CAD and scene scripts
────────

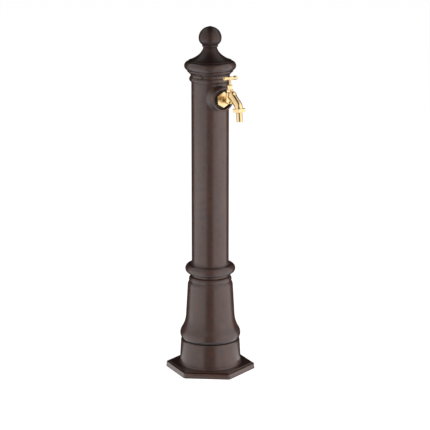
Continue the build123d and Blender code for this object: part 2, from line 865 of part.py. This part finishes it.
def spindle_part():
    low = spindle_low()
    bonnet_low = chamber_top + bonnet_washer_thickness - bonnet_engaged
    thread_low = bonnet_low + valve_play
    solid = rod(stem_radius, low, stem_rise)
    solid += rod(spindle_thread_radius, thread_low, thread_low + spindle_thread_height)
    square = Pos(0, 0, stem_rise) * Box(
        spindle_square, spindle_square, square_height, align=(Align.CENTER, Align.CENTER, Align.MIN)
    )
    solid += square
    pin_hole = rod(jumper_pin_radius + running_gap, low - overrun, low + jumper_pin_length + valve_play)
    screw_hole = rod(
        handle_screw_radius + thread_gap,
        stem_rise + square_height - handle_screw_length,
        stem_rise + square_height + overrun,
    )
    return valve_axis * (solid - pin_hole - screw_hole)


def bonnet_parts():
    washer_top = chamber_top + bonnet_washer_thickness
    low = washer_top - bonnet_engaged
    hex_top = washer_top + bonnet_hex
    neck_top = hex_top + bonnet_neck_height
    thread_room = low + valve_play + spindle_thread_height + valve_lift + valve_play
    washer = ring(chamber_radius - chamber_shoulder, chamber_room + thread_gap, chamber_top, washer_top)
    bonnet = rod(chamber_room - thread_gap, low, washer_top)
    bonnet += bevelled(bonnet_width, washer_top, hex_top, nut_bevel / 2)
    bonnet += rod(bonnet_neck_radius, hex_top, neck_top)
    bonnet -= rod(spindle_thread_radius + running_gap, low - overrun, thread_room)
    bonnet -= rod(stem_radius + running_gap, low, neck_top + overrun)
    bonnet -= rod(packing_radius, neck_top - packing_height, neck_top + overrun)
    packing = ring(
        packing_radius - running_gap, stem_radius + running_gap, neck_top - packing_height, neck_top
    )
    gland_low = hex_top + gland_set
    gland = bevelled(gland_width, gland_low, gland_low + gland_height, gland_bevel)
    gland -= rod(bonnet_neck_radius + thread_gap, gland_low - overrun, neck_top)
    gland -= rod(stem_radius + running_gap, gland_low, gland_low + gland_height + overrun)
    return {
        "bonnet_washer": valve_axis * washer,
        "bonnet": valve_axis * bonnet,
        "gland_packing": valve_axis * packing,
        "gland_nut": valve_axis * gland,
    }


# Tee handle

def handle_parts():
    bar_z = stem_rise + square_height / 2 + square_gap
    half = turned(
        Line((0, 0), (handle_hub_radius, 0)),
        Spline(
            (handle_hub_radius, 0),
            (handle_waist_radius, handle_waist_place),
            (handle_bulge_radius, handle_bulge_place),
            (handle_end_radius, handle_half),
            tangents=((0, 1), handle_end_slope),
        ),
        Line((handle_end_radius, handle_half), (0, handle_half)),
        Line((0, handle_half), (0, 0)),
    )
    bar = Rot(0, 90, 0) * half + Rot(0, -90, 0) * half
    solid = Pos(0, 0, bar_z) * bar
    solid += rod(handle_collar_radius, bar_z - handle_collar_drop, bar_z)
    top = bar_z + handle_hub_radius
    collar_low = bar_z - handle_collar_drop
    solid -= rod(stem_radius + running_gap, collar_low - overrun, stem_rise)
    hole = spindle_square + 2 * square_gap
    square = Pos(0, 0, stem_rise) * Box(
        hole, hole, square_height, align=(Align.CENTER, Align.CENTER, Align.MIN)
    )
    solid -= square
    solid -= rod(handle_screw_radius + thread_gap, stem_rise, top + overrun)
    head_low = top - handle_screw_head_height
    solid -= rod(handle_screw_head + running_gap, head_low, top + overrun)
    screw = rod(handle_screw_radius, head_low - handle_screw_length, top - rest_gap)
    screw += rod(handle_screw_head, head_low, top - rest_gap)
    slot = Pos(0, 0, top) * Box(
        handle_screw_head * 3, handle_screw_slot, handle_screw_head_height
    )
    return {"tee_handle": valve_axis * solid, "handle_screw": valve_axis * (screw - slot)}


# Write every piece

parts = {
    "foot": foot_part(),
    "pedestal": pedestal_part(),
    "column": column_part(),
    "cap": cap_part(),
    "cap_screws": cap_screw_parts(),
    "finial": finial_part(),
    "pipe_elbow": elbow_part(),
    "tap_body": tap_body_part(),
    "spindle": spindle_part(),
}
for group in (
    finial_fixings(),
    frame_fixings(),
    pipe_plate_parts(),
    riser_parts(),
    inlet_parts(),
    outlet_parts(),
    valve_parts(),
    bonnet_parts(),
    handle_parts(),
):
    parts.update(group)

for name, shape in parts.items():
    if isinstance(shape, list):
        shape = Compound(children=[piece for item in shape for piece in item.solids()])
    export_step(shape, f"parts/{name}.step")
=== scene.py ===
import json
import math

import bmesh
import bpy
import numpy as np
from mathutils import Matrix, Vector
from mathutils.bvhtree import BVHTree


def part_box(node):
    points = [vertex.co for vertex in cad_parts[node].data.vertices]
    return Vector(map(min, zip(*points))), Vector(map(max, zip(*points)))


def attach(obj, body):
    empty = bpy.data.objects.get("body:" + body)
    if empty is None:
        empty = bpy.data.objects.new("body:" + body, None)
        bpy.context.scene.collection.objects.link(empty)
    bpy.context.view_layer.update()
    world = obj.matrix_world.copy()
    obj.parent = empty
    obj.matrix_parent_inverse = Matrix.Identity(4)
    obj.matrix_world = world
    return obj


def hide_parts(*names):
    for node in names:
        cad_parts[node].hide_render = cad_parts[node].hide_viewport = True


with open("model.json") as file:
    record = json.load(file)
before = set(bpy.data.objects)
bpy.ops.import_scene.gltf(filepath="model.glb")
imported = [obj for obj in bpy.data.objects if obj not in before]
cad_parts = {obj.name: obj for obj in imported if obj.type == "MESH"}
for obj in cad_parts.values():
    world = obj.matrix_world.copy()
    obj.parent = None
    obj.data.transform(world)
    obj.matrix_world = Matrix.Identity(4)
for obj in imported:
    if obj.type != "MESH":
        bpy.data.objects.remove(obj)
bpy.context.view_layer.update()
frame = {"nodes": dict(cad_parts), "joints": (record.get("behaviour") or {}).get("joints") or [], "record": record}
nodes = frame["nodes"]


# Places on the standpipe, read from the frame, in metres
roof_rise = 0.0318
ball_neck = 0.004
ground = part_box("foot")[0].z
valve_axis = Vector(next(j["pos_m"] for j in frame["joints"] if j["type"] == "hinge"))
inlet_height = sum(corner.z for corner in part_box("back_nut")) / 2
roof_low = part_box("cap")[1].z - roof_rise
ball_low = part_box("cap")[1].z + ball_neck


def add_object(name, data):
    """A new object in the scene that shows the data."""
    thing = bpy.data.objects.new(name, data)
    bpy.context.scene.collection.objects.link(thing)
    return thing


# Shader maths: a Mix node's colour sockets share their names, so they are picked by place
mix_share = 0
mix_first = 6
mix_second = 7
mix_result = 2
white = (1.0, 1.0, 1.0, 1.0)
seen_rays = ("Is Camera Ray", "Is Glossy Ray", "Is Transmission Ray")


class Wire:
    """A socket's value in a material, with sums written as expressions."""

    def __init__(self, shader, socket):
        self.shader = shader
        self.socket = socket

    def maths(self, operation, *others):
        return self.shader.node("ShaderNodeMath", {"operation": operation}, [self, *others])

    def __add__(self, other):
        return self.maths("ADD", other)

    def __sub__(self, other):
        return self.maths("SUBTRACT", other)

    def __mul__(self, other):
        return self.maths("MULTIPLY", other)

    def __rsub__(self, other):
        return self.shader.node("ShaderNodeMath", {"operation": "SUBTRACT"}, [other, self])

    __radd__ = __add__
    __rmul__ = __mul__

    def clamped(self):
        """Kept within 0 and 1."""
        return self.shader.node("ShaderNodeClamp", {}, [self, 0.0, 1.0])

    def between(self, low, high):
        """0 below low, 1 above high and a soft step from one to the other."""
        settings = {"interpolation_type": "SMOOTHSTEP"}
        inputs = {"Value": self, "From Min": low, "From Max": high}
        return self.shader.node("ShaderNodeMapRange", settings, inputs)


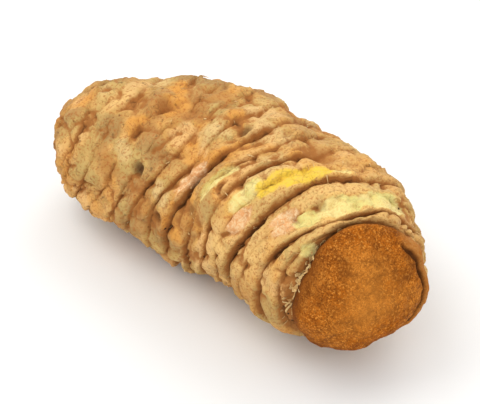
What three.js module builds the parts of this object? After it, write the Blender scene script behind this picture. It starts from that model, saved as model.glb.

────────

EXERCISE AIM:
Above are the lines; repeat exactly the ones from the line containing "for name, shape" down to the line containing "before = set(bpy.data.objects)", both inclusive.

RESPONSE TO THIS EXERCISE:
for name, shape in parts.items():
    if isinstance(shape, list):
        shape = Compound(children=[piece for item in shape for piece in item.solids()])
    export_step(shape, f"parts/{name}.step")
=== scene.py ===
import json
import math

import bmesh
import bpy
import numpy as np
from mathutils import Matrix, Vector
from mathutils.bvhtree import BVHTree


def part_box(node):
    points = [vertex.co for vertex in cad_parts[node].data.vertices]
    return Vector(map(min, zip(*points))), Vector(map(max, zip(*points)))


def attach(obj, body):
    empty = bpy.data.objects.get("body:" + body)
    if empty is None:
        empty = bpy.data.objects.new("body:" + body, None)
        bpy.context.scene.collection.objects.link(empty)
    bpy.context.view_layer.update()
    world = obj.matrix_world.copy()
    obj.parent = empty
    obj.matrix_parent_inverse = Matrix.Identity(4)
    obj.matrix_world = world
    return obj


def hide_parts(*names):
    for node in names:
        cad_parts[node].hide_render = cad_parts[node].hide_viewport = True


with open("model.json") as file:
    record = json.load(file)
before = set(bpy.data.objects)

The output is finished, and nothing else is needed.